Wrapped into the Planning Division, Traveling Exhibitions essentially works with these same challenges, but from the opposite side of the fence. Any traveling exhibition that we put on the market has to satisfy the same complex and competing priorities for its potential venues that we have to consider when booking another museum’s traveling show. At the same time, traveling exhibitions that we create also have to address all of those requirements for our own museum as well, since we are usually the first venue at which the exhibition will appear. It’s complicated.
Traveling Exhibition Managers, Sales are responsible for business development and client relationships. They oversee Traveling Exhibitions and intellectual property deals from client development to contract negotiation and work with Operations on tour logistics and ongoing client support.
Traveling Exhibition Operations Managers work closely with Sales, Production, and Registration to coordinate all operational needs for installations and deinstallations, including team staffing assignments and work schedules, team travel planning, and exhibition maintenance. They, are responsible for Traveling Exhibitions budgets, supervise Production Supervisors, and manage strategic partnerships and business development.
Traveling Exhibitions Production Supervisors create and review floor plans, make load plans, coordinate components shipping, lead teams of mixed Field Museum and host venue personnel during exhibition installations and deinstallations, and ensure Traveling Exhibitions are well maintained.
Project Managers: It’s difficult to summarize everything that the Operations Division is responsible for; in a word, it’s their job to make sure that all steps of the process are followed. The Operation Division’s Project Managers create—and enforce—the overall schedule for each exhibition project. This schedule incorporates all the project milestones, as well as processes such as label writing, or case layouts.
Exhibitions Registrars: While sharing a common title with collections-based Registrars, Exhibitions Registrars do not catalog collections, but rather arrange the logistics of borrowing, transporting, and caring for objects in exhibitions, be they here at the Field Museum, or traveling to museums all over the world. As the objects cannot speak for themselves, it is the Exhibitions Registrars who ensure the safety of artifacts and specimens.

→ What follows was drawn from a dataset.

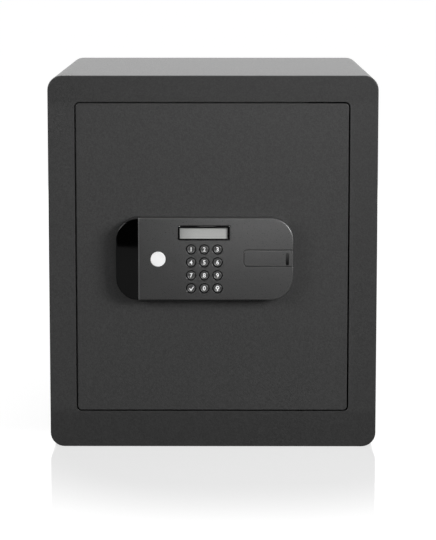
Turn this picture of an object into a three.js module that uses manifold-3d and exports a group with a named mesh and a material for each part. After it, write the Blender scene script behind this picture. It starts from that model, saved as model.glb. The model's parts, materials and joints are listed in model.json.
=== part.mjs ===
// Office safe: welded body, hinged door, motorised bolt work with key override, keypad unit.
// Millimetres. X is right as seen from the front, Y runs front to back, Z is up.
// The origin is the centre of the underside of the body. At rest the door is shut and
// the bolts are drawn back.
import * as THREE from 'three';
import { mergeVertices } from 'three/addons/utils/BufferGeometryUtils.js';
import Module from 'manifold-3d';

const wasm = await Module();
wasm.setup();

// Body
const BODY_W = 350;
const BODY_H = 400;
const BODY_D = 340;
const BODY_R = 15; // outer radius of the four long edges
const EDGE_R = 1.2; // rounding of the front and back rims
const SHEET = 3; // steel of the shell, the front frame and the back panel
const ANCHOR_R = 6.5;
const ANCHOR_SPACING = 160;
const FLOOR_ANCHOR_IN = 140; // from the back
const WALL_ANCHOR_DROP = 100; // from the top
const FRONT = -BODY_D / 2;
const BACK = BODY_D / 2;
const FRAME_BACK = FRONT + SHEET;
const BACK_IN = BACK - SHEET;
const WALL_IN = BODY_W / 2 - SHEET;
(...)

The Field Museum is fortunate in having an in-house Production Division capable of producing almost any type of exhibition element. The positions within the Production and Interactives division include the following.

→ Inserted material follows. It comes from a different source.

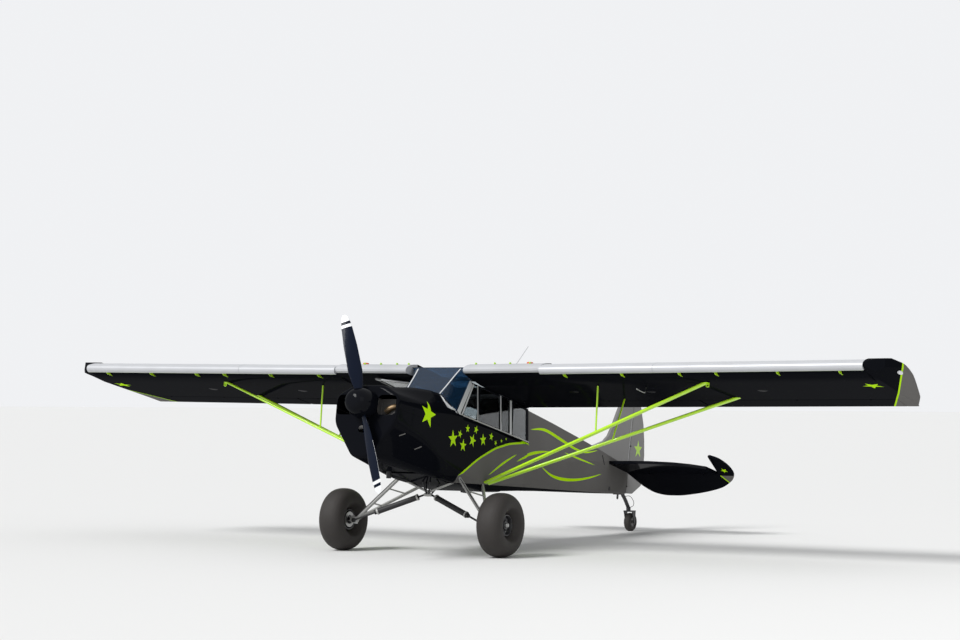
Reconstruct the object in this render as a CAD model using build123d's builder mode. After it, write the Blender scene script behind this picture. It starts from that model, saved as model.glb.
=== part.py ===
"""Tandem two-seat high-wing microlight with a tail wheel, standing on its three wheels.

Everything is drawn level, in the rigging frame, and set down nose-up at the end. In the rigging frame the
origin is midway between the main wheels on their axle line, X points to port, Y points aft and Z points up.
All sizes are millimetres and degrees.
"""
import os
from math import cos, radians, sin, sqrt, tan

from build123d import *

os.makedirs("parts", exist_ok=True)

# Stance
PARK_ANGLE = 12.0
TYRE_RADIUS = 315.5
TRACK_HALF = 926.0

# Nose and cowl
THRUST_Z = 937.0
COWL_FRONT_Y = -1222.0
COWL_WALL = 5.0
NOSE_DEPTH = 72.0
COWL_SPLIT_Z = 905.0
FIREWALL_Y = -450.0
CHEEK_OPENING = (280.0, 215.0)
CHEEK_CENTRE = (272.0, 942.0)
CHEEK_CORNER = 60.0
CHEEK_END_Y = -1060.0
CHIN_CENTRE_Z = 700.0
CHIN_OPENING = (110.0, 70.0)
SHAFT_OPENING_RADIUS = 62.0
OUTLET_SIZE = (380.0, 90.0)

# Propeller
PROP_Y = -1305.0
PROP_RADIUS = 932.0
PROP_LEAN = 20.6
SPINNER_RADIUS = 147.0
SPINNER_BASE_Y = -1236.0
SPINNER_TIP_Y = -1478.0
SPINNER_WALL = 4.0
BLADE_OPENING_RADIUS = 50.0

# Cabin
CABIN_WALL = 22.0
GREENHOUSE_WALL = 18.0
ROOM_HALF = 280.0
CABIN_REAR_Y = 1410.0
SILL_Z = 1085.0
RAIL_Z = 1455.0
SILL_HALF = 366.0
RAIL_HALF = 338.0
POST_FOOT_Y = -92.0
POST_SLOPE = 0.489
GLASS = 4.0

# Doorway on the starboard side, closed by two leaves
DOOR_FRONT_Y = -30.0
DOOR_REAR_Y = 759.0
DOOR_BOTTOM_Z = 620.0
DOOR_SPLIT_Z = 1053.0
DOOR_GAP = 6.0
SASH_THICK = 14.0
SASH_OPEN = 87.0

# Wing
WING_ROOT_X = 340.0
SLAT_START_X = 1215.0
SLAT_SEAM_X = 2452.0
TIP_START_X = 4561.0
TIP_X = 4800.0
DIHEDRAL = 0.54
WING_NOSE = (-85.0, 1545.0)
SLATTED_NOSE = (8.0, 1524.0)
WING_TAIL = (1328.0, 1456.5)
WING_THICK = 182.0
CAMBER = 0.04
CAMBER_AT = 0.4
SURFACE_FRACTION = 0.785
FLAP_SPAN = (424.0, 2440.0)
SURFACE_SEAM = 20.0
AILERON_SPAN = (FLAP_SPAN[1] + SURFACE_SEAM, 4500.0)
SURFACE_GAP = 6.0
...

Media Services install, maintain, troubleshoot, and de-install audio-visual equipment and control systems for permanent, temporary, and traveling exhibitions.
Interactives Producers design and build new digital and mechanical interactives, working collaboratively with Developers.
Interactives Technicians repair, update, and improve the several hundred existing interactives currently installed in our permanent, temporary, and traveling exhibitions.
Exhibition Preparators (Levels I, II and III) build and install exhibition elements: except for the artifacts and specimens from our collections, they produce, in the shops described below, every single thing a visitor experiences in our galleries.
Production Supervisors/Managers supervise/manage a team, and the installation of exhibitions
Mount Makers fabricate mounts and install and deinstall temporary and permanent exhibits.
The organization of these divisions frames our approach to the process, with members from each division filling specific roles in the project team.
Core Project Team
A group of Exhibitions staff is dedicated to each and every exhibition, whether in-house production or incoming temporary exhibition.
Project Manager
Exhibition Developer(s)
Graphic Designer "2D Designer"
Exhibition Designer “3D Designer”
Production Supervisor
Media Integration Supervisor
Curator/Content Advisor (non-Exhibitions staff)
Extended Project Team
Depending on the nature of the exhibition, additional staff will participate at various points in the process and at different levels of involvement.
Exhibitions Registrar
Mount Shop Supervisor
Exhibitions Conservator
Media Producer
Interactives
Traveling Exhibitions Manager, Sales
Traveling Exhibitions Manager, Operations
Traveling Exhibitions Production Supervisor
Education Department Representatives
Directors Group
The Directors Group provides direction and oversight of the team and includes
Head of Exhibitions
Exhibitions Design Director
Exhibitions Development Director
Exhibitions Planning Director
Exhibitions Production Director
Exhibitions Operations Director
The creation and display of an exhibition requires collaboration with every department in the Museum, however the following departments are the most involved in the development of the exhibition
Content Advisor Curators or other researchers who provide expertise to an exhibition.
Conservator preserves, treats, and documents works of art, artifacts, and specimens.
Collections Manager responsible for the care, storage, and management of the Museum's collections.